Cette parfaite intégration de concepts dans une seule phrase (je n’aurais pu faire mieux), explique parfaitement ce qui a conduit au point 1, et donne aussi une description  précise de la notion d’Itération telle que Scrum l’autorise (modifications mineures au quotidien). On notera aussi la limite évidente de la possibilité d’adaptabilité dans l’interdiction d’accepter des changements conséquents du contenu d’un sprint, et par la même des éléments déjà produits, sans remise en question de ce sprint et éventuellement du contrat projet.

Les différences entre Incrémental et Itératif ne sont pas triviales. Jeff Patton avait en son temps pris conscience que les notions de contrôle de projet dépendait uniquement de l’Incrémental et que l’Itératif se rapportait  à l’affinement du besoin applicatif  (bien que ces deux problématiques soient liées dans la méthode XP). Comme les deux termes étaient incompris et utilisés à mauvais escient par une bonne partie des informaticiens, il les représenta dans une métaphore utilisant la Joconde, devenue désormais universelle et incontournable en matière d’agilité.

Je ne sais pour quelle raison, mais certainement en pensant avoir été assez clair, Jeff Patton en est resté là. C’est la raison pour laquelle, je proposais  à l’époque (en le référençant et en respectant intégralement sa pensée), une prolongation et un complément de concept (l’itératif – incrémental). Lequel correspond (officialisé plus tard dans le Scrum Guide) à l’autorisation de modifications mineures dans un Sprint.

Le respect de la quatrième des valeurs Agiles, "L’adaptation au changement", fit alors apparaître la nécessité d’ajouter à l’Incrémental et à l’Itératif le concept d’Adaptatif. À ce point, il faut savoir qu’aucune des méthodes Agiles, même celles acceptant les changements profonds (essentiellement RAD en 1991, XP en 1999  ou Puma en 2009), ne disposaient d’une technique de gestion des modifications "en cours de développement" et des abandons de code "déjà développé". Ce qui était pourtant indispensables à la maîtrise, à la fois du pilotage des aspects charges et délais, en regard de modifications destinées à maintenir l’adéquation du produit avec des exigences métiers en évolution. Ce fut la raison pour laquelle je formalisais en 2009 à la suite de PUMA, une technique en ce sens, nommée "Métrique du changement" qui introduisait les concepts de "livré utile" et de "livré abandonné" dans le graphique d’avancement du projet. Cette métrique est basée sur un "contrat projet" initialement accepté par l’équipe de développement - à la suite du Planning poker (Jeu d’estimation consensuelle de la charge à développer qui permet : de déterminer une productivité, ou vélocité théorique initiale de l’équipe) indispensable à la planification des Sprints.  Il découla de ce concept une explication visuelle reprenant, pour l’enrichir, la métaphore de la Joconde (où un client imposait à Léonard de Vinci d’abandonner une partie du buste déjà peint pour le reprendre intégralement en Picasso).
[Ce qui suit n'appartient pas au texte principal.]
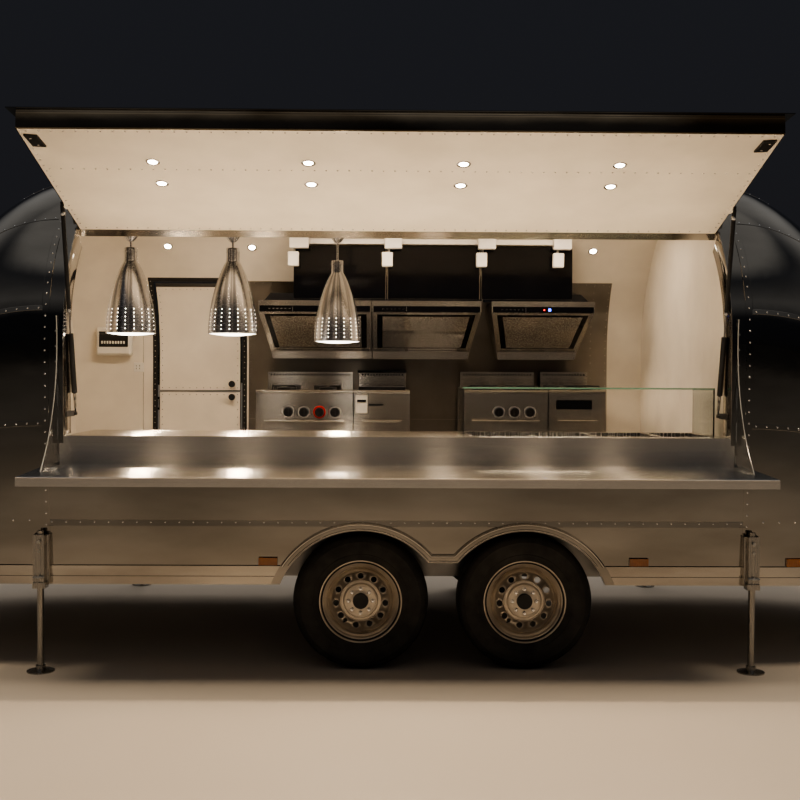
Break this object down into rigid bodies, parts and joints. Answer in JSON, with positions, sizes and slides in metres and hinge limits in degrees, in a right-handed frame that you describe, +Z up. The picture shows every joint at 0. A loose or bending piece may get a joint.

Pour expliquer cette métrique en synthèse : l’équipe pour respecter son engagement moral, doit livrer le nombre d’unités d’œuvre qu’elle a prévu dans le contrat projet. Ce, même si le contenu a changé en cours de développement, ou après développement (notion de livré abandonné). Ce respect s’exprimant dans un graphe d'avancement et par une simple formule : Livré total = livré utile + livré abandonné. Il y a aussi quelques petites astuces pour récupérer le récupérable, mais cette chronique n’est pas le lieu pour détailler cela. 

Conclusions

Bien évidemment, je n’ai rien à voir avec  tous les changements dans la page Wikipédia, même s’ils correspondent à ma vision depuis longtemps. Ce qui m’étonne le plus, c’est leur production par des membres influents des communautés Scrum et Agile (qui rejoignent ainsi mes thèses, ce qui va par contre assécher la source d’insatisfaction à la base de mes chroniques sur le JDN). 

Pour conclure, je conseillerais à tout un chacun de lire l’article "Scrum Outil" en détail afin de déterminer l’impact de ces changements dans son organisation, si celle-ci souhaite évoluer avec cette approche organisationnelle, couplée bien sûr, à d’autres méthodes de développement de produit.